E porque hoje é segunda-feira...
...João César das Neves escreve no DN. Ao longo do seu espaço de opinião JCN vai vendendo a ideia de que as elites europeias ostracizaram a religião, para terminar no cliché da falta de valores da sociedade moderna.
A asneirada é tanta que é difícil responder em pouco espaço. Tentemos ainda assim...
De facto a religião viu-se afastada de determinados campos da sociedade. Nomeadamente, do campo da ciência e do campo da política. No primeiro caso por uma questão de método, no segundo por uma questão de justiça. Até aos nossos dias a investigação científica tem conseguido sobreviver com esta opção. Parece até ter feito alguns tímidos progressos. Por seu lado, a política não deixou de ter em consideração a religião, limitou-se a efectuar uma necessária separação de poderes. O Estado é laico e assim sendo - não tendo religião - é o Estado de todas as religiões. Desta forma a liberdade religiosa é uma realidade incontestável na Europa ocidental.
Quanto à falta de prova da inexistência de Deus, da alma ou da vida depois da morte o professor acerta. Esquece-se, convenientemente, é de referir as provas da sua existência. Aliás, ou muito me engano ou é por aí que se constrói a fé de cada um. Sem possibilidade de verificações empíricas cada um faz as opções que a consciência lhe dita. Não há constrangimentos a esse respeito.
Daqui JCN evolui para uma confusão demasiado perigosa para passar impune. Misturar no mesmo saco "Racionalismo, Iluminismo, Utilitarismo, Marxismo, Positivismo, Nazismo, Existencialismo" seria ridículo se não fosse abjecto. O legado de cada um destes ismos fala por si próprio e o do nazismo clama a vida de perto de 40 milhões de pessoas. Promover a doutrina nazi a este nível revela um profundo desprezo pelo sofrimento a que foi sujeito o mundo durante mais de uma década. Quanto a este assunto estamos conversados.
Mas talvez esta estranha concepção do nazismo ajude a justificar o branqueamento da Inquisição que é feito de seguida. Tanto as Cruzadas como a Inquisição são produtos de época. Relevam da mentalidade da altura e não poderão ser avaliadas à luz dos valores do século XXI. Mesmo assim, se alguém puder apontar em que parte dos Evangelhos Cristo apela ao belicismo, ao genocídio e à tortura como forma de espalhar a Palavra que esteja à vontade.
É óbvio que a religião não se eclipsou na Europa. Pelo contrário, ocupa um lugar de relevo e de importância fundamentais. Mais ainda, neste início de século podemos afirmar que temos uma Europa religiosamente mais rica.
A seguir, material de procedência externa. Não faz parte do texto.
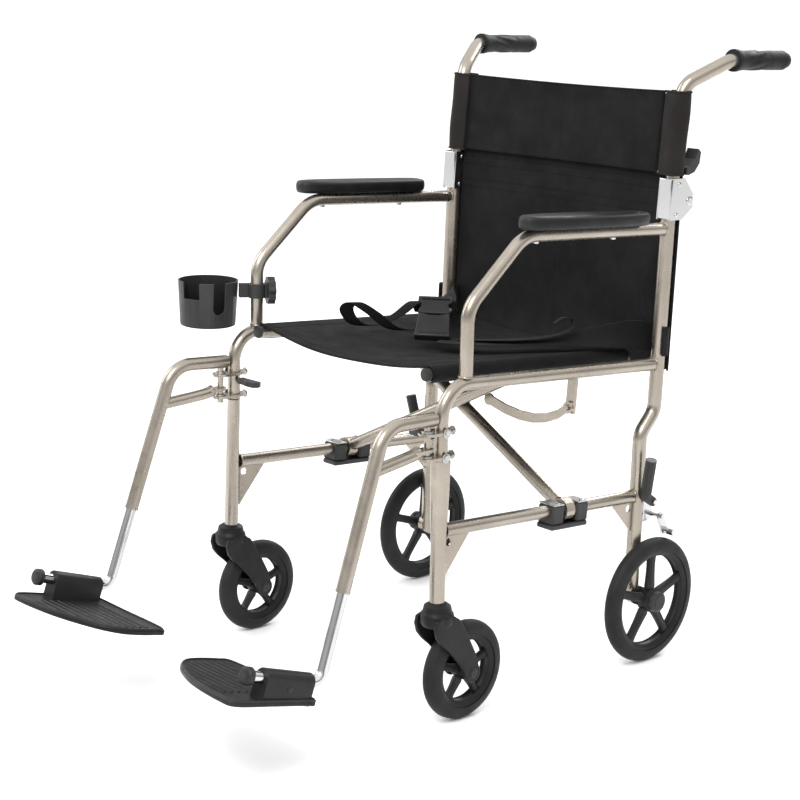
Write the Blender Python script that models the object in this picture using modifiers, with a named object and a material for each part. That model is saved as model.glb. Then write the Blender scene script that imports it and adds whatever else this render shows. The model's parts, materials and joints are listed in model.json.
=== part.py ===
"""Folding transport wheelchair: tube side frames, X-brace, swing-away hangers, fold-down back.

Metres, +Z up. The chair faces -Y and +X is the occupant's left. Everything is first laid out
with y = 0 on the caster stems and z = 0 on the floor, then the whole chair is moved so that the
origin is the bottom centre of its box.
"""
import math

import bmesh
import bpy
from mathutils import Matrix, Vector

# ---------------------------------------------------------------- driving dimensions
FRAME_X = 0.235           # half the distance between the two side frames' tube planes
GAP = 0.0003              # clearance left where two pieces touch
RAIL_R = 0.0095           # seat rail, lower rail and arm tube
POST_R = 0.0110           # back post and caster leg
CANE_R = 0.0105           # push cane tube
FOOT_R = 0.0078           # chrome foot tube
SIDES = 10                # flats on a modelled tube

RAIL_FRONT_Z = 0.5052     # seat rail centre at y = 0
RAIL_SLOPE = -0.056       # the seat falls towards the back
LEG_TOP_Z = 0.3977
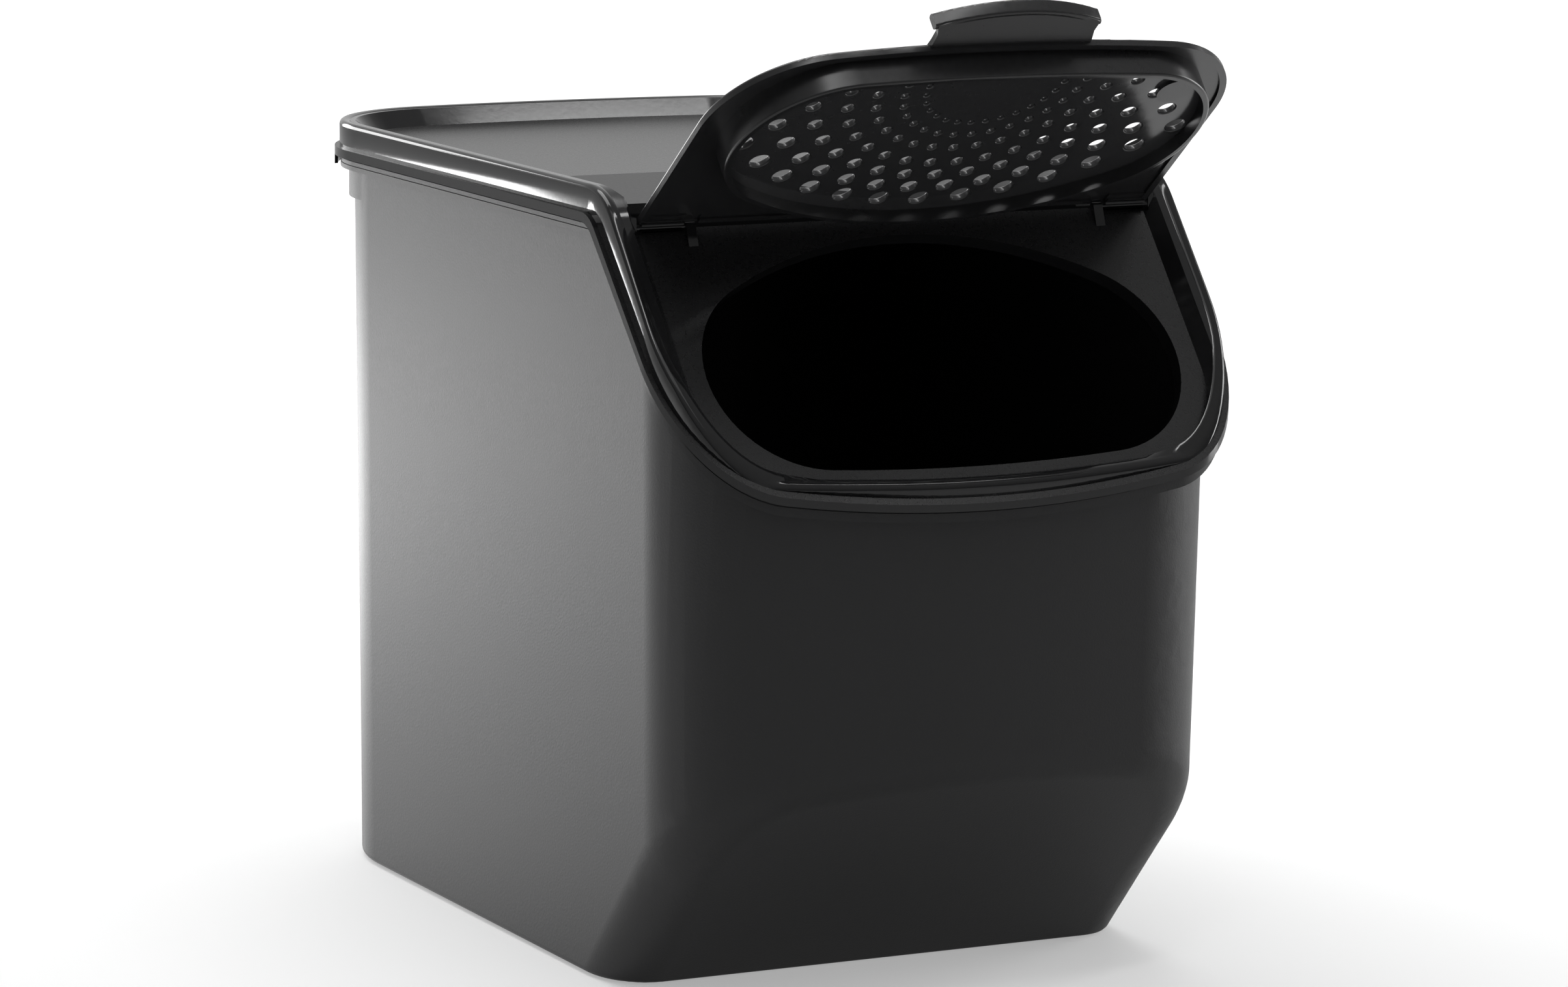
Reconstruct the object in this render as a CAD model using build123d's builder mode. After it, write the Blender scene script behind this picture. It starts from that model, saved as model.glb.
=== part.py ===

A diversidade religiosa, sobretudo relacionada com os fenómenos de migração, permite um maior contacto entre culturas. Num contexto de liberdade religiosa, como é o caso, potencia-se a tolerância e a compreensão mútua o que é sempre louvável.
Para terminar, caracterizar a Europa como culturalmente indigente é ridículo, absurdo e estúpido. Não há falta de valores. Há conjuntos valorativos que privilegiam a individualidade e a competição e, mesmo não se partilhando estes modelos, não se pode negar a sua existência. Não há, pura e simplesmente, sociedades sem valores e sem cultura.
As dinâmicas da modernidade promovem solidariedades orgânicas. Talvez a desorientação seja uma das suas consequências, mas a indigência cultural não é certamente.